What is more important is the underlying technology of Bitcoin – the blockchain – which is a truly remarkable and highly disruptive technology. At its core, Bitcoin is simply a useful application of a blockchain platform. As noted by Kris Bennett at Blockchain Training Alliance, “bitcoin is to the blockchain what email is to the internet.”1 Bitcoin is one of the first consumer‐grade applications of a blockchain. The blockchain is in its infancy but within 15‐20 years, it may become as ubiquitous and indispensable as the internet.
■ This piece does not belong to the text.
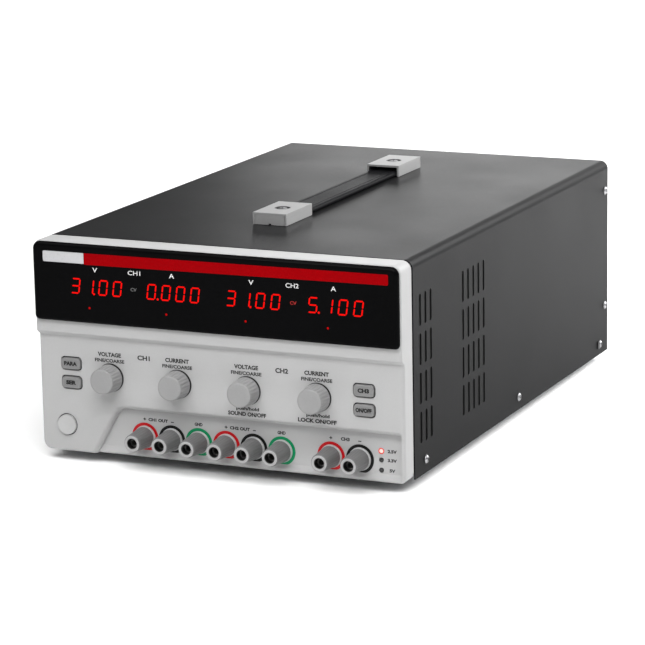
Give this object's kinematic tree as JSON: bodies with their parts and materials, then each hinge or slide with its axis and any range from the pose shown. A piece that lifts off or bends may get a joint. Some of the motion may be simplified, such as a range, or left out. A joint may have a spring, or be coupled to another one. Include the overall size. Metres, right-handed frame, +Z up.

Our discussion will be focused on the blockchain technology underlying Bitcoin and Ethereum as these are currently the most well‐known and widespread applications of a blockchain. Part 2 of this whitepaper discusses other blockchain platforms that share some of the traits found in the Bitcoin blockchain, but also have key differences that make them more relevant for business usage.
A blockchain or distributed ledger technology (DLT) is cryptography‐based, distributed, electronic ledger technology that is decentralized. It is “a structure for storing data in which groups of valid transactions, called blocks, form a chronological chain, with each block cryptographically linked to the previous one.”2 It records transactions in a decentralized way and enables a trusted ledger amongst trustless participants.
As it is decentralized, there is no central authority (like a bank or government) overseeing the process. It enables various parties to trust and agree on the state of the ledger system even where the parties may have limited or no established trust in one another. This mechanism gives the system the functionality of a trusted, centralized, authority without the need for such control. Since the blocks form a chronological chain, there is visibility to the history of a transaction. Lastly, the use of cryptography to link these blocks makes the ledger immutable. Together, this makes the history of the transactions in the ledger immutable, unchangeable, transparent and trustworthy.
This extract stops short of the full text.